Politically, this would be a return to the original spirit. Mining would once again become a civic act. Participating households would be the direct guardians of the protocol. Owning a Bitaxe or other lightweight miner would no longer be a technical whim, but a habit shared by entire communities. One could imagine neighborhoods where every household participates, where local nodes form a mesh network, where blocks are celebrated as collective events. A miner would find a block in São Paulo, another in Nairobi, another in Hanoi. Everyone would contribute their stone to the building, and this diversity would make the network unbreakable.
And there would be this poetry: one block in five, inscribed forever, bearing the imprint of an anonymous person somewhere in the world. A block that responds to no industrial logic, that does not seek maximum profitability, but that exists because a human decided to plug in a machine and let it speak with the mathematical universe of Bitcoin. This 20% figure would not be just an indicator, it would be a shining symbol of resilience.
The mining war wouldn't end, however. Bitmain would continue to push for more powerful machines, Blockstream to optimize its operations, and pools to seduce with their statistical comfort. But the situation would have changed. The giants would have to deal with diffuse resistance, with blocks emerging from places they don't control. The network would no longer be a one-way highway, but a tangle of unexpected paths. And at the bend in one of these paths, there might be my block, found one ordinary evening, etched in the great register of resistance, and destined to remain there until the end of the network.
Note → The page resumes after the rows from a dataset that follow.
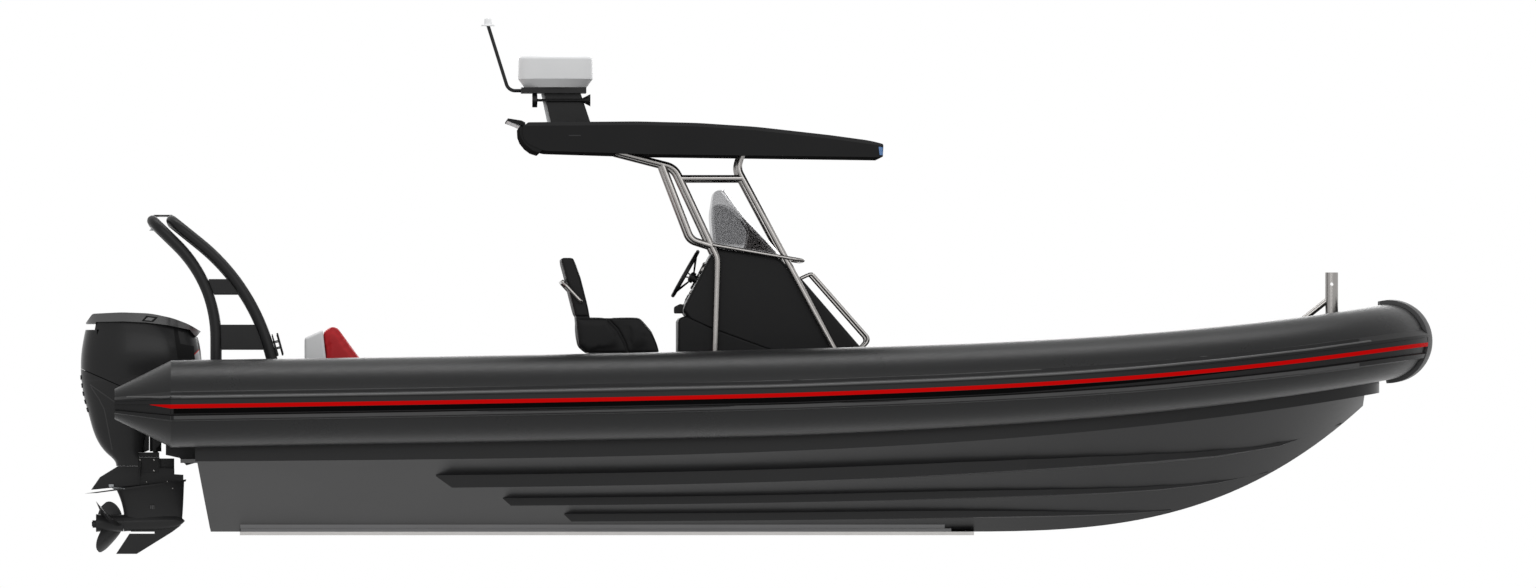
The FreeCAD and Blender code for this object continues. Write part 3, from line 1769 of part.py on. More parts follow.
os.makedirs("parts", exist_ok=True)
for thing in nodes:
    thing.Shape.exportStep(f"parts/{thing.Label}.step")
    print(f"{thing.Label}: {len(thing.Shape.Solids)} solid, {thing.Shape.Volume / 1e9:.5f} m3")
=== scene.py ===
import math

import bmesh
import bpy
import numpy as np
from mathutils.bvhtree import BVHTree
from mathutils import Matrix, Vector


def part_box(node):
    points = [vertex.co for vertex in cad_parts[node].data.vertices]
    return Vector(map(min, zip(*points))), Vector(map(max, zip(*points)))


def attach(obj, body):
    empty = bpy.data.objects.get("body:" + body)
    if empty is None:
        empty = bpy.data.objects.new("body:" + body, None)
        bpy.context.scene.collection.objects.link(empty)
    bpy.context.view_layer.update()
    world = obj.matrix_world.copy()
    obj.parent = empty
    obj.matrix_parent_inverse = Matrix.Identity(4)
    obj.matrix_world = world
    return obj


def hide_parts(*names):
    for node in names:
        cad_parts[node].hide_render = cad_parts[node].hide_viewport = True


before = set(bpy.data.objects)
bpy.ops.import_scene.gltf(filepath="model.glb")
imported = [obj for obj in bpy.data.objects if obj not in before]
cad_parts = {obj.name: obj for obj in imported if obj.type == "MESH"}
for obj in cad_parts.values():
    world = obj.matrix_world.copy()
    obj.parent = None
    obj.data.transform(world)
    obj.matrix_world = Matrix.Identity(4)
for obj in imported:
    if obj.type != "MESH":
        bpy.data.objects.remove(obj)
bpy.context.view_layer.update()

# Places are in metres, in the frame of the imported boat: x forward, y to port, z up from the
# waterline. Colours are linear red, green and blue.
PHOTO_WIDTH = 1536
METRES_PER_PIXEL = 0.0068
SENSOR = 36.0
INWARD, FORWARD, UP = (0, 1, 0), (1, 0, 0), (0, 0, 1)
# The y of a plane beside the boat, to starboard and clear of it, from which rays go inwards
BESIDE = -2.0


# Meshes

def grid_cells(rows, columns, round_columns=True):
    """Cell (i, j) of a grid joins points (i, j), (i, j+1), (i+1, j+1), (i+1, j); round columns join
    the last one to the first."""
    last = columns if round_columns else columns - 1
    i, j = np.meshgrid(np.arange(rows - 1), np.arange(last), indexing="ij")
    row, below, right = i * columns, (i + 1) * columns, (j + 1) % columns
    return np.stack([row + j, row + right, below + right, below + j], -1).reshape(-1, 4)


def closed_skin(grid):
    """A closed solid from a grid (rows, columns, 3) whose columns run round a closed section, with
    its first and last sections filled."""
    rows, columns = grid.shape[:2]
    faces = grid_cells(rows, columns).tolist()
    faces.append(list(range(columns))[::-1])
    faces.append(list(range((rows - 1) * columns, rows * columns)))
    return grid.reshape(-1, 3), faces


def joined(parts):
    """Several (points, faces) put into one, each part's faces counted on from the points before."""
    points, faces, count = [], [], 0
    for part_points, part_faces in parts:
        points.append(part_points)
        faces += [[count + k for k in face] for face in part_faces]
        count += len(part_points)
    return np.concatenate(points), faces


def mirrored(part):
    """The same part with y turned to -y and each face turned round, for the other side."""
    points, faces = part
    return points * (1, -1, 1), [face[::-1] for face in faces]


def both_sides(part):
    """The part and its mirror image."""
    return [part, mirrored(part)]


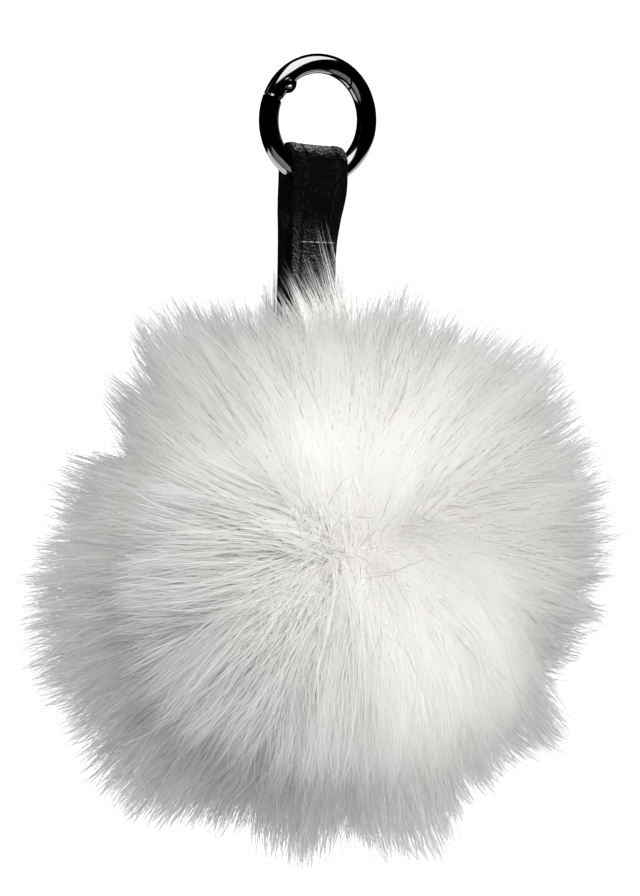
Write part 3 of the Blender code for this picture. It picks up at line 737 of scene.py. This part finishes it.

This is the future my Bitaxe is working for. Not to break a performance record, but to participate in a collective effort that transcends the individual. Every watt it consumes is a small investment in the robustness of Bitcoin. Every hash is a way of saying that this protocol must not become hostage to its own optimizations. And if one day, in the midst of this invisible work, the ultimate reward emerges, it will be confirmation that even in a world dominated by giant farms, there is still room for the unexpected, for independence, for freedom.